Formée à *Mudra, elle participe aux débuts d'A.-T. *De Keersmaeker, puis crée deux duos, Balatum (1984) et Face à face (1986), évocations d'espaces intimes. Elle aborde ensuite des œuvres au format plus imposant où, à l'image de Sinfonia eroïca (1990), elle crée sur des musiques classiques à des ambiances pleines d'énergie, généreuses et gaies qui communiquent le plaisir ludique de la danse et du corps, avec un zeste de nonchalance.

JMA

Autres chorégraphies. Passé simple (1981, Cie Serge Keuten) ; Trois Danses hongroises (1989) ; Vendredi 10 mars : Angers (1989, CNDC d'Angers) ; Châteaux en Espagne (1991) ; Sonatas (1992) ; *Pulcinella (1994) ; Katamênia (1997).
Filmographie. Face à face (1987, réal. Éric Pauwels).

Thierry DE MEY (né en 1956).

Compositeur et réalisateur belge.

Élève de F. *Schirren, il aborde très tôt la composition en rapport avec la danse. Ses études cinématographiques, son intérêt pour les mathématiques et l'informatique musicale enrichissent aussi sa pensée compositionnelle qui tend vers un équilibre entre formalisme et expressivité. Son travail avec A. T. *De Keersmaeker (Rosas danst Rosas, 1983 ; Kinok, 1994) et W. *Vandekeybus (What the Body Does not Remember, 1987 ; les Porteuses de mauvaises nouvelles, 1989 ; The Weight of the Hand, 1990) explore les rapports possibles entre danse et musique, de l'indépendance à l'interpénétration.

MJS

Agnes De Mille (1905-1993).

Danseuse, chorégraphe et écrivain américaine.

Fille d'un producteur de cinéma et nièce du cinéaste Cecil B. De Mille, elle fait des études à l'université de Los Angeles. Elle commence en 1918 sa formation à la danse classique auprès de Koslov qu'elle parfait plus tard avec M. *Rambert et A. *Tudor. À partir de 1928, elle se produit en soliste à New York, puis en tournée aux États-Unis, faisant ses débuts de chorégraphe dès 1929 (The *Black Crook, Hoboken, New Jersey). Elle tourne aussi en Europe, travaille en Grande-Bretagne pour le Ballet Club (1933) et le Tudor's Dance Theatre (futur *ABT), compagnie pour laquelle elle règle la plupart de ses ballets, de Black Ritual (1940, mus. D. *Milhaud) à The Other (1992, mus. F. *Schubert). Elle fonde et dirige l'Agnes De Mille Dance Theatre (1953-1954). Le succès de Rodeo (1942) lui ouvre les portes de *Broadway, où elle chorégraphie et parfois met en scène une série de *comédies musicales à succès (*Oklahoma, 1943 ; *Carousel, 1945 ; Brigadoon et Allegro, 1947 ; Gentlemen Prefer Blondes, 1949 ; Paint Your Wagon, 1951 ; Girl in Pinktights, 1954). Elle écrit de nombreux livres sur la danse, dont quatre de souvenirs (Dance to the Piper, 1952; And Promenade Home, 1956 ; Speak to Me, Dance with Me, 1973 ; Where the Wings Grow, 1977), ainsi qu'une biographie de M. *Graham publiée en 1991. Conférencière et militante pour la défense des professions artistiques, elle est jusqu'à sa mort l'une des personnalités influentes de la vie culturelle américaine.

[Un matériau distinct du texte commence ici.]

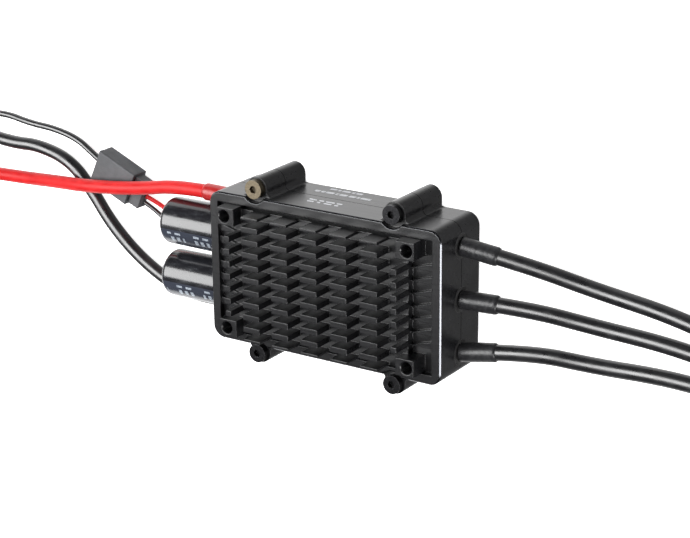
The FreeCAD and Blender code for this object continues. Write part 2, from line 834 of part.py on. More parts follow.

À l'instar de la première génération de chorégraphes classiques américains (L. *Christensen, M. *Kidd, C. *Littlefield, E. *Loring, ? ?*Page), elle puise ses sources de création dans le patrimoine de son pays ; une page d'Histoire (The *Harvest According), un fait divers (*Fall River Legend), les coutumes de l'Ouest (*Rodeo) lui inspirent ses pièces maîtresses, tandis que chants et musiques populaires font naître The Wind in the Mountains (1965) et Texas Fourth (1976). Son intérêt pour le folklore anglo-saxon s'exprime aussi dans les ballets où elle retravaille la gestuelle traditionnelle (écossaise dans The Bitter Weird, 1962 ; irlandaise dans The Informer, 1988). Possédant le sens de la mise en scène, elle signe des œuvres d'un réalisme parfois âpre, souvent humoristique (The Three Virgins and a Devil, 1941, mus. O. *Respighi ; The Four Marys, 1965 ; A Rose for Miss Emily, 1970).